WHAT TO WORK ON
Records follow. Select each line holding "axes".

Object data in JSON
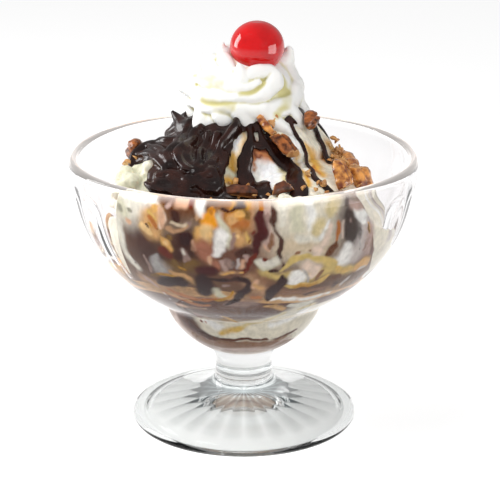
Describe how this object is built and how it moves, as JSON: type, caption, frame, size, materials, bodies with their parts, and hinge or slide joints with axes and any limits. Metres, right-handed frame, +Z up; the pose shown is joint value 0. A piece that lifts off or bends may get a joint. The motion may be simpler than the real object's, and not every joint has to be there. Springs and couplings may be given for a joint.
{
  "type": "ice cream sundae",
  "caption": "Hot fudge and caramel sundae with vanilla scoops, pecans, whipped cream and a cherry in a footed pressed-glass dish.",
  "frame": {"origin": "centre of the foot's underside, on the plane it stands on", "axes": "+Z up through the stem; the sundae's front faces -Y, with +X to the right"},
  "size_m": [0.1202, 0.1202, 0.1435],
  "materials": {
    "glass": "clear pressed glass, fluted inside the bowl and ribbed under the foot",
    "ice_cream": "soft vanilla ice cream, slightly melted",
    "fudge": "glossy dark hot fudge sauce",
    "caramel": "glossy caramel sauce",
    "whipped_cream": "soft whipped cream",
    "cherry": "wet glossy red cherry",
    "pecan": "roasted pecan pieces"
  },
  "bodies": {
    "root": {"glass_dish": "glass", "fudge_pool": "fudge", "ice_cream_band": "ice_cream", "fudge_layer": "fudge", "caramel_layer": "caramel", "scoop_top": "ice_cream", "scoop_left": "ice_cream", "scoop_right": "ice_cream", "scoop_back": "ice_cream", "fudge_blanket": "fudge", "pecan_1": "pecan", "pecan_2": "pecan", "pecan_3": "pecan", "pecan_4": "pecan", "pecan_5": "pecan", "pecan_6": "pecan", "pecan_7": "pecan", "pecan_8": "pecan", "pecan_9": "pecan", "pecan_10": "pecan", "pecan_11": "pecan", "pecan_12": "pecan", "whipped_cream": "whipped_cream", "cherry": "cherry"}
  },
  "joints": []
}
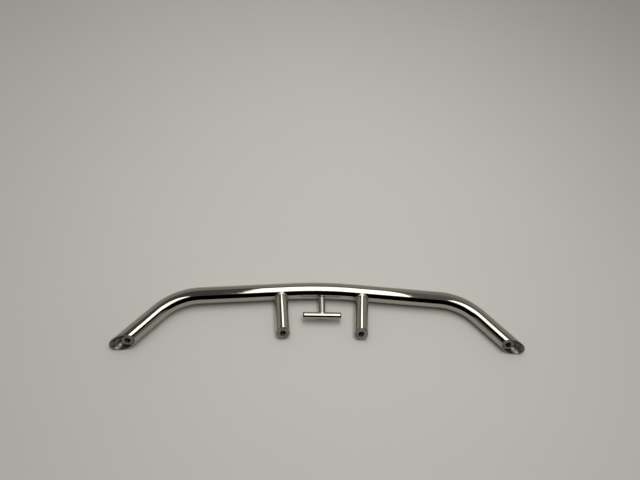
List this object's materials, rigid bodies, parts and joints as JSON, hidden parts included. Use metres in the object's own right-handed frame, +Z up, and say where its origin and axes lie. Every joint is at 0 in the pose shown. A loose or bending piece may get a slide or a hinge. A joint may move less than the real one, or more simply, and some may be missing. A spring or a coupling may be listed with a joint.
{
  "type": "grab rail",
  "caption": "Polished stainless steel grab rail for a boat: a bent tube with slanting feet, tapped posts and a T-shaped hook for a line.",
  "frame": {"origin": "middle of the bottom of the rail as it lies on its side", "axes": "+X along the rail, -Y from the crown towards the feet that meet the deck, +Z up off the surface the rail lies on"},
  "size_m": [0.5968, 0.107, 0.0251],
  "materials": {
    "polished_steel": "mirror-polished stainless steel",
    "machined_steel": "turned stainless steel, dull",
    "weld_steel": "brushed weld bead"
  },
  "bodies": {
    "root": {"rail_tube": "polished_steel", "foot_insert_left": "machined_steel", "foot_insert_right": "machined_steel", "insert_weld_left": "weld_steel", "insert_weld_right": "weld_steel", "post_left": "polished_steel", "post_right": "polished_steel", "post_weld_left": "weld_steel", "post_weld_right": "weld_steel", "hook_stem": "polished_steel", "hook_bar": "polished_steel", "stem_weld": "weld_steel", "bar_weld": "weld_steel"}
  },
  "joints": []
}
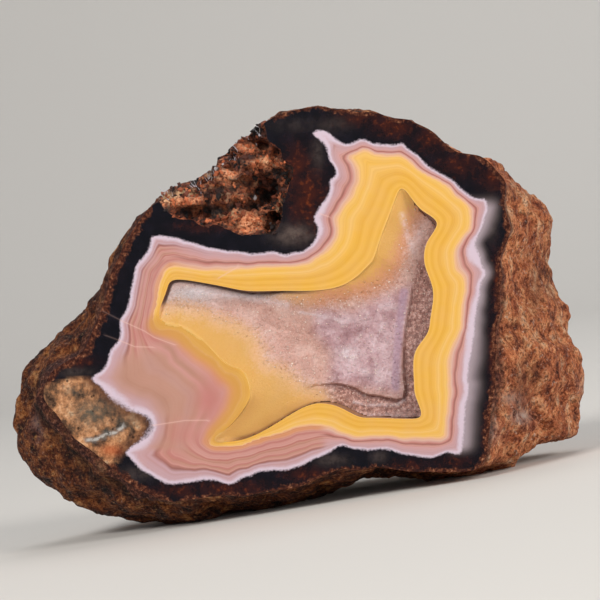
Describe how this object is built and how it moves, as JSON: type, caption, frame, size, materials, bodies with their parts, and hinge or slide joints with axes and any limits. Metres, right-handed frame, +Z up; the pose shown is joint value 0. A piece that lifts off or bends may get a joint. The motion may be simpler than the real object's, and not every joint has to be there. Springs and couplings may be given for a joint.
{
  "type": "polished agate nodule half",
  "caption": "Half of a banded agate nodule, cut flat and polished, with a crystal-lined pocket and a rough rind; it stands on a small flat spot.",
  "frame": {"origin": "centre of the bounding box's base, on the surface that the stone stands on", "axes": "+X along the stone's length, to the right seen from the front; -Y towards the polished cut face, which leans back by 8 degrees; +Z up"},
  "size_m": [0.0776, 0.0382, 0.0528],
  "materials": {
    "agate": "cut face polished glossy, with bands of white, pink, rose and yellow inside a dark rim; rind weathered and matt",
    "quartz_druse": "glittering lilac crust of tiny quartz crystals"
  },
  "bodies": {
    "root": {"agate_nodule": "agate", "quartz_crust": "quartz_druse"}
  },
  "joints": []
}
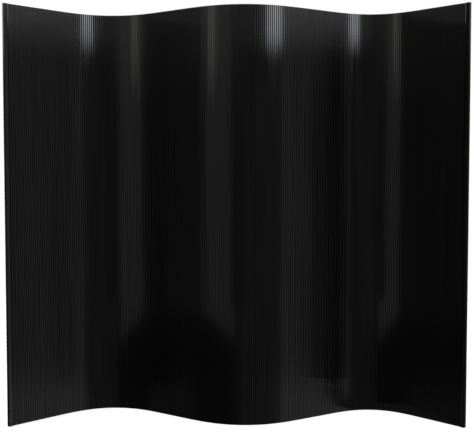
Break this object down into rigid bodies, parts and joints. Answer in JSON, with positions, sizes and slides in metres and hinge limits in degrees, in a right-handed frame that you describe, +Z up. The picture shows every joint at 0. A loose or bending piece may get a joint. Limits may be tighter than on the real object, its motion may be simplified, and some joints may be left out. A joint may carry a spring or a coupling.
{
  "type": "partition screen",
  "caption": "Free-standing roll-up room screen of narrow upright lacquered slats on a flexible backing, with a post at each end, standing in a wave.",
  "frame": {"origin": "on the floor, under the middle of the screen's box in its wavy rest shape", "axes": "+Z up, +X along the screen from the left post to the right post, and the slatted front faces -Y"},
  "size_m": [2.1308, 0.3498, 1.95],
  "materials": {
    "slat_lacquer": "glossy black lacquer over bamboo",
    "post_lacquer": "glossy black lacquer over wood",
    "backing_felt": "black non-woven felt, matt",
    "screw_steel": "blackened steel"
  },
  "bodies": {
    "left_post": {"left_front_batten": "post_lacquer", "left_rear_batten": "post_lacquer", "left_batten_screws": "screw_steel"},
    "strip_01": {"slats_01": "slat_lacquer"},
    "strip_02": {"slats_02": "slat_lacquer"},
    "strip_03": {"slats_03": "slat_lacquer"},
    "strip_04": {"slats_04": "slat_lacquer"},
    "strip_05": {"slats_05": "slat_lacquer"},
    "strip_06": {"slats_06": "slat_lacquer"},
    "strip_07": {"slats_07": "slat_lacquer"},
    "strip_08": {"slats_08": "slat_lacquer"},
    "strip_09": {"slats_09": "slat_lacquer"},
    "strip_10": {"slats_10": "slat_lacquer"},
    "strip_11": {"slats_11": "slat_lacquer"},
    "strip_12": {"slats_12": "slat_lacquer"},
    "strip_13": {"slats_13": "slat_lacquer"},
    "strip_14": {"slats_14": "slat_lacquer"},
    "strip_15": {"slats_15": "slat_lacquer"},
    "strip_16": {"slats_16": "slat_lacquer"},
    "strip_17": {"slats_17": "slat_lacquer"},
    "strip_18": {"slats_18": "slat_lacquer"},
    "strip_19": {"slats_19": "slat_lacquer"},
    "strip_20": {"slats_20": "slat_lacquer"},
    "strip_21": {"slats_21": "slat_lacquer"},
    "strip_22": {"slats_22": "slat_lacquer"},
    "strip_23": {"slats_23": "slat_lacquer"},
    "strip_24": {"slats_24": "slat_lacquer"},
    "strip_25": {"slats_25": "slat_lacquer", "backing": "backing_felt"},
    "strip_26": {"slats_26": "slat_lacquer"},
    "strip_27": {"slats_27": "slat_lacquer"},
    "strip_28": {"slats_28": "slat_lacquer"},
    "strip_29": {"slats_29": "slat_lacquer"},
    "strip_30": {"slats_30": "slat_lacquer"},
    "strip_31": {"slats_31": "slat_lacquer"},
    "strip_32": {"slats_32": "slat_lacquer"},
    "strip_33": {"slats_33": "slat_lacquer"},
    "strip_34": {"slats_34": "slat_lacquer"},
    "strip_35": {"slats_35": "slat_lacquer"},
    "strip_36": {"slats_36": "slat_lacquer"},
    "strip_37": {"slats_37": "slat_lacquer"},
    "strip_38": {"slats_38": "slat_lacquer"},
    "strip_39": {"slats_39": "slat_lacquer"},
    "strip_40": {"slats_40": "slat_lacquer"},
    "strip_41": {"slats_41": "slat_lacquer"},
    "strip_42": {"slats_42": "slat_lacquer"},
    "strip_43": {"slats_43": "slat_lacquer"},
    "strip_44": {"slats_44": "slat_lacquer"},
    "strip_45": {"slats_45": "slat_lacquer"},
    "strip_46": {"slats_46": "slat_lacquer"},
    "strip_47": {"slats_47": "slat_lacquer"},
    "strip_48": {"slats_48": "slat_lacquer"},
    "strip_49": {"slats_49": "slat_lacquer"},
    "strip_50": {"slats_50": "slat_lacquer"},
    "right_post": {"right_front_batten": "post_lacquer", "right_rear_batten": "post_lacquer", "right_batten_screws": "screw_steel"}
  },
  "joints": [
    {"name": "hinge_01", "type": "hinge", "parent": "strip_01", "child": "left_post", "pos_m": [-1.04311, -0.13486, 0], "axis": [0, 0, -1], "range_deg": [-5, 34.87]},
    {"name": "hinge_02", "type": "hinge", "parent": "strip_02", "child": "strip_01", "pos_m": [-1.00789, -0.10073, 0], "axis": [0, 0, -1], "range_deg": [-5, 45.87]},
    {"name": "hinge_03", "type": "hinge", "parent": "strip_03", "child": "strip_02", "pos_m": [-0.97268, -0.06661, 0], "axis": [0, 0, -1], "range_deg": [-5, 44.42]},
    {"name": "hinge_04", "type": "hinge", "parent": "strip_04", "child": "strip_03", "pos_m": [-0.93746, -0.03248, 0], "axis": [0, 0, -1], "range_deg": [-5, 43.1]},
    {"name": "hinge_05", "type": "hinge", "parent": "strip_05", "child": "strip_04", "pos_m": [-0.90224, 0.00165, 0], "axis": [0, 0, -1], "range_deg": [-5, 41.9]},
    {"name": "hinge_06", "type": "hinge", "parent": "strip_06", "child": "strip_05", "pos_m": [-0.86703, 0.03578, 0], "axis": [0, 0, -1], "range_deg": [-4.95, 41.38]},
    {"name": "hinge_07", "type": "hinge", "parent": "strip_07", "child": "strip_06", "pos_m": [-0.83146, 0.06954, 0], "axis": [0, 0, -1], "range_deg": [-4.4, 42.73]},
    {"name": "hinge_08", "type": "hinge", "parent": "strip_08", "child": "strip_07", "pos_m": [-0.7942, 0.10141, 0], "axis": [0, 0, -1], "range_deg": [-3.89, 44.3]},
    {"name": "hinge_09", "type": "hinge", "parent": "strip_09", "child": "strip_08", "pos_m": [-0.75408, 0.12956, 0], "axis": [0, 0, -1], "range_deg": [-3.46, 45.55]},
    {"name": "hinge_10", "type": "hinge", "parent": "strip_10", "child": "strip_09", "pos_m": [-0.71058, 0.15212, 0], "axis": [0, 0, -1], "range_deg": [-3.14, 46.32]},
    {"name": "hinge_11", "type": "hinge", "parent": "strip_11", "child": "strip_10", "pos_m": [-0.66404, 0.16739, 0], "axis": [0, 0, -1], "range_deg": [-2.95, 46.51]},
    {"name": "hinge_12", "type": "hinge", "parent": "strip_12", "child": "strip_11", "pos_m": [-0.61554, 0.17416, 0], "axis": [0, 0, -1], "range_deg": [-2.89, 46.04]},
    {"name": "hinge_13", "type": "hinge", "parent": "strip_13", "child": "strip_12", "pos_m": [-0.56661, 0.17202, 0], "axis": [0, 0, -1], "range_deg": [-2.99, 44.88]},
    {"name": "hinge_14", "type": "hinge", "parent": "strip_14", "child": "strip_13", "pos_m": [-0.51879, 0.16141, 0], "axis": [0, 0, -1], "range_deg": [-3.23, 43.08]},
    {"name": "hinge_15", "type": "hinge", "parent": "strip_15", "child": "strip_14", "pos_m": [-0.47314, 0.14359, 0], "axis": [0, 0, -1], "range_deg": [-3.58, 40.7]},
    {"name": "hinge_16", "type": "hinge", "parent": "strip_16", "child": "strip_15", "pos_m": [-0.43001, 0.1203, 0], "axis": [0, 0, -1], "range_deg": [-4.04, 37.85]},
    {"name": "hinge_17", "type": "hinge", "parent": "strip_17", "child": "strip_16", "pos_m": [-0.38894, 0.09351, 0], "axis": [0, 0, -1], "range_deg": [-4.57, 34.71]},
    {"name": "hinge_18", "type": "hinge", "parent": "strip_18", "child": "strip_17", "pos_m": [-0.34891, 0.06518, 0], "axis": [0, 0, -1], "range_deg": [-5, 32.25]},
    {"name": "hinge_19", "type": "hinge", "parent": "strip_19", "child": "strip_18", "pos_m": [-0.30899, 0.03671, 0], "axis": [0, 0, -1], "range_deg": [-5, 31.53]},
    {"name": "hinge_20", "type": "hinge", "parent": "strip_20", "child": "strip_19", "pos_m": [-0.26906, 0.00823, 0], "axis": [0, 0, -1], "range_deg": [-5, 31]},
    {"name": "hinge_21", "type": "hinge", "parent": "strip_21", "child": "strip_20", "pos_m": [-0.22911, -0.02021, 0], "axis": [0, 0, -1], "range_deg": [-5.23, 29.43]},
    {"name": "hinge_22", "type": "hinge", "parent": "strip_22", "child": "strip_21", "pos_m": [-0.18858, -0.04782, 0], "axis": [0, 0, -1], "range_deg": [-5.62, 27.06]},
    {"name": "hinge_23", "type": "hinge", "parent": "strip_23", "child": "strip_22", "pos_m": [-0.14663, -0.0732, 0], "axis": [0, 0, -1], "range_deg": [-5.98, 24.87]},
    {"name": "hinge_24", "type": "hinge", "parent": "strip_24", "child": "strip_23", "pos_m": [-0.10269, -0.09492, 0], "axis": [0, 0, -1], "range_deg": [-6.27, 22.99]},
    {"name": "hinge_25", "type": "hinge", "parent": "strip_25", "child": "strip_24", "pos_m": [-0.05662, -0.11165, 0], "axis": [0, 0, -1], "range_deg": [-6.5, 21.51], "deforming": ["backing"]},
    {"name": "hinge_26", "type": "hinge", "parent": "strip_25", "child": "strip_26", "pos_m": [-0.00878, -0.12227, 0], "axis": [0, 0, 1], "range_deg": [-6.63, 20.48]},
    {"name": "hinge_27", "type": "hinge", "parent": "strip_26", "child": "strip_27", "pos_m": [0.04007, -0.12606, 0], "axis": [0, 0, 1], "range_deg": [-6.66, 19.96]},
    {"name": "hinge_28", "type": "hinge", "parent": "strip_27", "child": "strip_28", "pos_m": [0.08896, -0.12279, 0], "axis": [0, 0, 1], "range_deg": [-6.59, 19.95]},
    {"name": "hinge_29", "type": "hinge", "parent": "strip_28", "child": "strip_29", "pos_m": [0.13694, -0.11281, 0], "axis": [0, 0, 1], "range_deg": [-6.43, 20.43]},
    {"name": "hinge_30", "type": "hinge", "parent": "strip_29", "child": "strip_30", "pos_m": [0.18331, -0.09694, 0], "axis": [0, 0, 1], "range_deg": [-6.19, 21.34]},
    {"name": "hinge_31", "type": "hinge", "parent": "strip_30", "child": "strip_31", "pos_m": [0.22783, -0.0764, 0], "axis": [0, 0, 1], "range_deg": [-5.87, 22.62]},
    {"name": "hinge_32", "type": "hinge", "parent": "strip_31", "child": "strip_32", "pos_m": [0.27067, -0.05256, 0], "axis": [0, 0, 1], "range_deg": [-5.5, 24.17]},
    {"name": "hinge_33", "type": "hinge", "parent": "strip_32", "child": "strip_33", "pos_m": [0.31246, -0.02689, 0], "axis": [0, 0, 1], "range_deg": [-5.1, 25.73]},
    {"name": "hinge_34", "type": "hinge", "parent": "strip_33", "child": "strip_34", "pos_m": [0.35396, -0.00076, 0], "axis": [0, 0, 1], "range_deg": [-5, 26.08]},
    {"name": "hinge_35", "type": "hinge", "parent": "strip_34", "child": "strip_35", "pos_m": [0.39545, 0.02537, 0], "axis": [0, 0, 1], "range_deg": [-5, 25.81]},
    {"name": "hinge_36", "type": "hinge", "parent": "strip_35", "child": "strip_36", "pos_m": [0.43695, 0.05151, 0], "axis": [0, 0, 1], "range_deg": [-5, 25.69]},
    {"name": "hinge_37", "type": "hinge", "parent": "strip_36", "child": "strip_37", "pos_m": [0.47851, 0.07754, 0], "axis": [0, 0, 1], "range_deg": [-4.53, 27.65]},
    {"name": "hinge_38", "type": "hinge", "parent": "strip_37", "child": "strip_38", "pos_m": [0.5211, 0.10183, 0], "axis": [0, 0, 1], "range_deg": [-3.8, 30.99]},
    {"name": "hinge_39", "type": "hinge", "parent": "strip_38", "child": "strip_39", "pos_m": [0.56595, 0.12157, 0], "axis": [0, 0, 1], "range_deg": [-3.19, 33.78]},
    {"name": "hinge_40", "type": "hinge", "parent": "strip_39", "child": "strip_40", "pos_m": [0.61332, 0.13403, 0], "axis": [0, 0, 1], "range_deg": [-2.75, 35.68]},
    {"name": "hinge_41", "type": "hinge", "parent": "strip_40", "child": "strip_41", "pos_m": [0.66217, 0.13711, 0], "axis": [0, 0, 1], "range_deg": [-2.55, 36.47]},
    {"name": "hinge_42", "type": "hinge", "parent": "strip_41", "child": "strip_42", "pos_m": [0.71058, 0.12983, 0], "axis": [0, 0, 1], "range_deg": [-2.59, 36.07]},
    {"name": "hinge_43", "type": "hinge", "parent": "strip_42", "child": "strip_43", "pos_m": [0.75643, 0.11266, 0], "axis": [0, 0, 1], "range_deg": [-2.87, 34.47]},
    {"name": "hinge_44", "type": "hinge", "parent": "strip_43", "child": "strip_44", "pos_m": [0.79837, 0.08734, 0], "axis": [0, 0, 1], "range_deg": [-3.36, 31.83]},
    {"name": "hinge_45", "type": "hinge", "parent": "strip_44", "child": "strip_45", "pos_m": [0.83632, 0.05632, 0], "axis": [0, 0, 1], "range_deg": [-4.02, 28.37]},
    {"name": "hinge_46", "type": "hinge", "parent": "strip_45", "child": "strip_46", "pos_m": [0.87151, 0.02218, 0], "axis": [0, 0, 1], "range_deg": [-4.77, 24.66]},
    {"name": "hinge_47", "type": "hinge", "parent": "strip_46", "child": "strip_47", "pos_m": [0.90589, -0.01279, 0], "axis": [0, 0, 1], "range_deg": [-5, 23.13]},
    {"name": "hinge_48", "type": "hinge", "parent": "strip_47", "child": "strip_48", "pos_m": [0.94026, -0.04777, 0], "axis": [0, 0, 1], "range_deg": [-5, 22.93]},
    {"name": "hinge_49", "type": "hinge", "parent": "strip_48", "child": "strip_49", "pos_m": [0.97464, -0.08275, 0], "axis": [0, 0, 1], "range_deg": [-5, 22.74]},
    {"name": "hinge_50", "type": "hinge", "parent": "strip_49", "child": "strip_50", "pos_m": [1.00901, -0.11773, 0], "axis": [0, 0, 1], "range_deg": [-5, 22.57]},
    {"name": "hinge_51", "type": "hinge", "parent": "strip_50", "child": "right_post", "pos_m": [1.04338, -0.1527, 0], "axis": [0, 0, 1], "range_deg": [-5, 16.67]}
  ]
}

EXERCISE SOLUTION
Describe how this object is built and how it moves, as JSON: type, caption, frame, size, materials, bodies with their parts, and hinge or slide joints with axes and any limits. Metres, right-handed frame, +Z up; the pose shown is joint value 0. A piece that lifts off or bends may get a joint. The motion may be simpler than the real object's, and not every joint has to be there. Springs and couplings may be given for a joint.
  "frame": {"origin": "centre of the foot's underside, on the plane it stands on", "axes": "+Z up through the stem; the sundae's front faces -Y, with +X to the right"},
List this object's materials, rigid bodies, parts and joints as JSON, hidden parts included. Use metres in the object's own right-handed frame, +Z up, and say where its origin and axes lie. Every joint is at 0 in the pose shown. A loose or bending piece may get a slide or a hinge. A joint may move less than the real one, or more simply, and some may be missing. A spring or a coupling may be listed with a joint.
  "frame": {"origin": "middle of the bottom of the rail as it lies on its side", "axes": "+X along the rail, -Y from the crown towards the feet that meet the deck, +Z up off the surface the rail lies on"},
Describe how this object is built and how it moves, as JSON: type, caption, frame, size, materials, bodies with their parts, and hinge or slide joints with axes and any limits. Metres, right-handed frame, +Z up; the pose shown is joint value 0. A piece that lifts off or bends may get a joint. The motion may be simpler than the real object's, and not every joint has to be there. Springs and couplings may be given for a joint.
  "frame": {"origin": "centre of the bounding box's base, on the surface that the stone stands on", "axes": "+X along the stone's length, to the right seen from the front; -Y towards the polished cut face, which leans back by 8 degrees; +Z up"},
  "frame": {"origin": "on the floor, under the middle of the screen's box in its wavy rest shape", "axes": "+Z up, +X along the screen from the left post to the right post, and the slatted front faces -Y"},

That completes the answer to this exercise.